Stefani Chaney, author of the novel Midnight, believes that narratives about being single and disabled are necessary because that’s part of the reality of many disabled people’s experiences. “Reading about happily-ever-afters and love-at-first-sight is just so wearisome when you've lost people due to your health or not being able to be mobile,” she explains. “A lot of disabled people can relate to the burn-out that occurs when it comes to bringing new people in to your life, and anticipating how long before they get fed up with you.” In order to create an authentic, nuanced publishing landscape, there need to be books about what it’s like to be disabled and single, whether it’s an active choice or the character is looking to find a relationship.

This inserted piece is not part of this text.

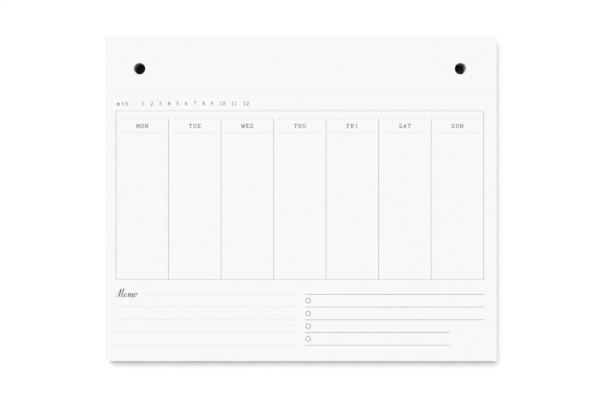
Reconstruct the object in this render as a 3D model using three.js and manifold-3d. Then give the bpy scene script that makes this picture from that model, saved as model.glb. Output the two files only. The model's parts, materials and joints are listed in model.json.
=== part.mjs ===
// Weekly planner pad: a block of white sheets on a black backing board, padded along its head.
//
// Millimetres, +Z up. The pad lies on its back with its face up and its head towards +Y.
// The origin is on the surface that the pad lies on, under the middle of the pad.

import * as THREE from "three";
import { mergeVertices } from "three/addons/utils/BufferGeometryUtils.js";
import Module from "manifold-3d";

// Sheets
const SHEET_WIDTH = 270;
const SHEET_LENGTH = 223.6; // head to foot
const SHEET_COUNT = 60;
const SHEET_THICKNESS = 0.14;

// Backing board, cut to the size of the sheets and left without holes
const BOARD_THICKNESS = 1.6;

// Padding adhesive on the head edge, across the sheets and the board
const ADHESIVE_THICKNESS = 0.4;
const ADHESIVE_BELOW_FACE = 0.2;
const ADHESIVE_ABOVE_BACK = 0.3;
const ADHESIVE_EDGE_RADIUS = 0.25;

// Holes drilled through the sheets, closed at the back by the board
const HOLE_DIAMETER = 7.9;
const HOLE_FROM_HEAD = 22.1;
const LEFT_HOLE_FROM_SIDE = 23.8;
const RIGHT_HOLE_FROM_SIDE = 25.1;
const HOLE_SIDES = 48;
const CUTTER_OVERRUN = 1;

// Tear-off line, pressed across the top sheet as a shallow groove
const TEAR_LINE_FROM_HEAD = 39.4;
const TEAR_GROOVE_WIDTH = 0.4;
const TEAR_GROOVE_DEPTH = 0.2;

// Print: every line is a thin body of ink on the top sheet
const INK_THICKNESS = 0.05;

// Day grid: a frame divided into one column for each day
const DAY_COUNT = 7;
const GRID_FROM_HEAD = 51.2;
const GRID_FROM_LEFT = 7.6;
const GRID_FROM_RIGHT = 9.1;
const GRID_LINE_WIDTH = 0.2;
const DIVIDER_BELOW_GRID_TOP = 5.3;

// Heading rules: a pair across each column, above and below the name of the day
const HEADING_HEIGHT = 9.7;
const HEADING_RULE_INSET = 2.8;
const HEADING_RULE_WIDTH = 0.15;

// Writing rules at the foot, which the notes on the left and the tasks on the right share
const RULE_COUNT = 5;
const RULE_PITCH = 8.77;
const LAST_RULE_FROM_FOOT = 10.9;
const FIRST_RULE_BELOW_GRID = 10.3;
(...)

There are trends toward a more inclusive literary canon, but book publishing is a business and decision makers often look to past successes to make predictions about what kinds of books will sell. Marketing and publicity play a huge role in what books perform well, which is why so many stories about disability are portrayed as overwhelmingly inspirational. And as Stefani Deoul, author of the young adult mystery On A Larp, explains, many of the radically inclusive, authentic books are being published by smaller independent presses, which doesn’t do much to increase mainstream visibility and encourage larger publishers to take risks on stories about marginalized characters, particularly ones that don’t fit a conventional mold.

For disabled and LGBTQIA+ readers, the way forward is publishing more stories — those that focus on romantic relationships with happy endings, and those that don’t. The happily ever after that fiction needs is a canon landscape that offers enough stories so that everyone can see themselves in a book.